**Raw data**

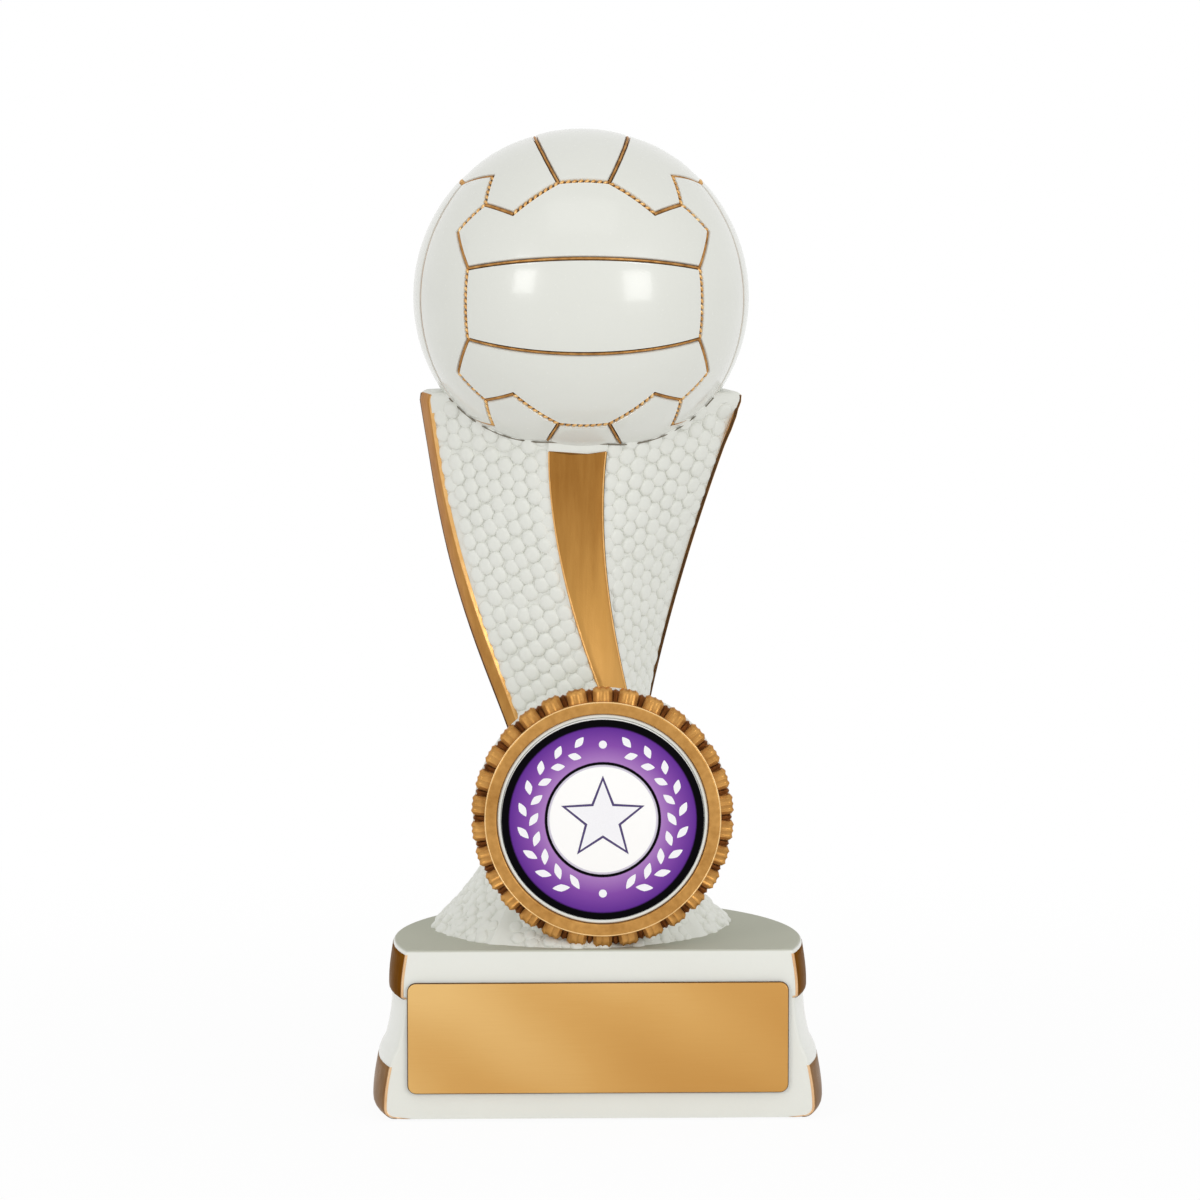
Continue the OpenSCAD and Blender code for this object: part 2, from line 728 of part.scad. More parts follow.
module ball_panel(face, strip) color(white) {
    end_edge = face[2];
    line = strip_line(end_edge);
    seam = seam_line(end_edge, face[3]);
    tip = on_end(middle_seam_shares, 1);
    difference() {
        translate([column_x, 0, ball_z])
            rotate(face[1])
                intersection() {
                    difference() {
                        sphere(ball_r);
                        sphere(core_r);
                    }
                    if (strip == 0) panel_wedge(line, seam);
                    if (strip == 1)
                        panel_wedge(
                            concat([mirrored(tip)], [for (p = line) flipped(p)], [tip]),
                            concat([mirrored(tip)], line, [tip])
                        );
                    if (strip == 2) rotate([0, 0, 180]) panel_wedge(line, seam);
                }
        on_rod(0) cylinder(d = rod_d + rod_gap * 2, h = ball_z);
    }
}

plinth();
upper_moulding();
lower_moulding();
felt_pad();
name_plate();
plate_tape();
column();
for (k = [0:3])
    ribbon(k);
medal_boss();
medal_ring();
insert_disc();
insert_tape();
check_rod();
rod_washer();
rod_nut();
ball_core();
for (f = [0:5], s = [0:2])
    ball_panel(FACES[f], s);
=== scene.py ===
"""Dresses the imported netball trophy: cast resin, gold paint, printed insert and studio.

Lengths are millimetres until a piece is published, which scales its mesh to metres.
"""

from __future__ import annotations

import logging
import math
import random
from collections.abc import Callable, Iterable, Iterator, Sequence
from dataclasses import dataclass
from enum import Enum
from typing import NamedTuple

import bmesh
import bpy
from mathutils import Matrix, Vector

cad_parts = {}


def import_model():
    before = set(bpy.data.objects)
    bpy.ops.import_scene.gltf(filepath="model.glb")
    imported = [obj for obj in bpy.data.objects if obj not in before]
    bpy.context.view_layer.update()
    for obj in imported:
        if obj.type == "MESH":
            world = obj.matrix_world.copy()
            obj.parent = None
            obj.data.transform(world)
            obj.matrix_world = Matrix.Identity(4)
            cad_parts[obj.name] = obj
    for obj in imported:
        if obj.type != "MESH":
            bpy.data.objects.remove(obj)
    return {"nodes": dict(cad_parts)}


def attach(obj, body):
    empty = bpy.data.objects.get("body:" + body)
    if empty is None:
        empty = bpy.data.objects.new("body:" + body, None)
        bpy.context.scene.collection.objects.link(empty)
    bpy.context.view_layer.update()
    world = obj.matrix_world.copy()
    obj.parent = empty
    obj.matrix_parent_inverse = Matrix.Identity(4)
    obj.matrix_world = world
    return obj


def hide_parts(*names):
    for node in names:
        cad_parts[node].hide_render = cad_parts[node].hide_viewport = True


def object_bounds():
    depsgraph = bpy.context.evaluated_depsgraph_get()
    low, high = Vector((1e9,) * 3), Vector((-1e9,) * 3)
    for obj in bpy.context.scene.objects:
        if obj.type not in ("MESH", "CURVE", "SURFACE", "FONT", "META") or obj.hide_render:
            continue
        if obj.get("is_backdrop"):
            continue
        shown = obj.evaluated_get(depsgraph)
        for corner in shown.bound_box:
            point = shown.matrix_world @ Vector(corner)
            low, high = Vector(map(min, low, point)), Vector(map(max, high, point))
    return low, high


LOG = logging.getLogger("netball_trophy")
BODY = "root"
MM = 0.001
MERGE = 0.0005
UP = Vector((0, 0, 1))
AWAY = Vector((0, 1, 0))
Colour = tuple[float, float, float]
Sockets = dict[int | str, object]


def paint(red: int, green: int, blue: int) -> Colour:
    """Turns a screen colour of 0 to 255 a channel into linear light.

    Args:
        red: Level of red.
        green: Level of green.
        blue: Level of blue.

    Returns:
        The three linear levels.
    """

    def linear(level: int) -> float:
        """Turns one channel."""
        share = level / 255
        return share / 12.92 if share <= 0.04045 else ((share + 0.055) / 1.055) ** 2.4

    return (linear(red), linear(green), linear(blue))


def blend_to(start: float, end: float, share: float) -> float:
    """Returns the value at a share of the way from start to end."""
    return start + (end - start) * share


def ease(share: float) -> float:
    """Clamps a share to 0..1 and eases both of its ends."""
    share = min(1.0, max(0.0, share))
    return share * share * (3 - 2 * share)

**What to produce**
Your task is to repeat the lines from the one containing "medal_ring();" to the one containing "obj.parent = empty", both lines included. Leave out every other line.

**Reply**
medal_ring();
insert_disc();
insert_tape();
check_rod();
rod_washer();
rod_nut();
ball_core();
for (f = [0:5], s = [0:2])
    ball_panel(FACES[f], s);
=== scene.py ===
"""Dresses the imported netball trophy: cast resin, gold paint, printed insert and studio.

Lengths are millimetres until a piece is published, which scales its mesh to metres.
"""

from __future__ import annotations

import logging
import math
import random
from collections.abc import Callable, Iterable, Iterator, Sequence
from dataclasses import dataclass
from enum import Enum
from typing import NamedTuple

import bmesh
import bpy
from mathutils import Matrix, Vector

cad_parts = {}


def import_model():
    before = set(bpy.data.objects)
    bpy.ops.import_scene.gltf(filepath="model.glb")
    imported = [obj for obj in bpy.data.objects if obj not in before]
    bpy.context.view_layer.update()
    for obj in imported:
        if obj.type == "MESH":
            world = obj.matrix_world.copy()
            obj.parent = None
            obj.data.transform(world)
            obj.matrix_world = Matrix.Identity(4)
            cad_parts[obj.name] = obj
    for obj in imported:
        if obj.type != "MESH":
            bpy.data.objects.remove(obj)
    return {"nodes": dict(cad_parts)}


def attach(obj, body):
    empty = bpy.data.objects.get("body:" + body)
    if empty is None:
        empty = bpy.data.objects.new("body:" + body, None)
        bpy.context.scene.collection.objects.link(empty)
    bpy.context.view_layer.update()
    world = obj.matrix_world.copy()
    obj.parent = empty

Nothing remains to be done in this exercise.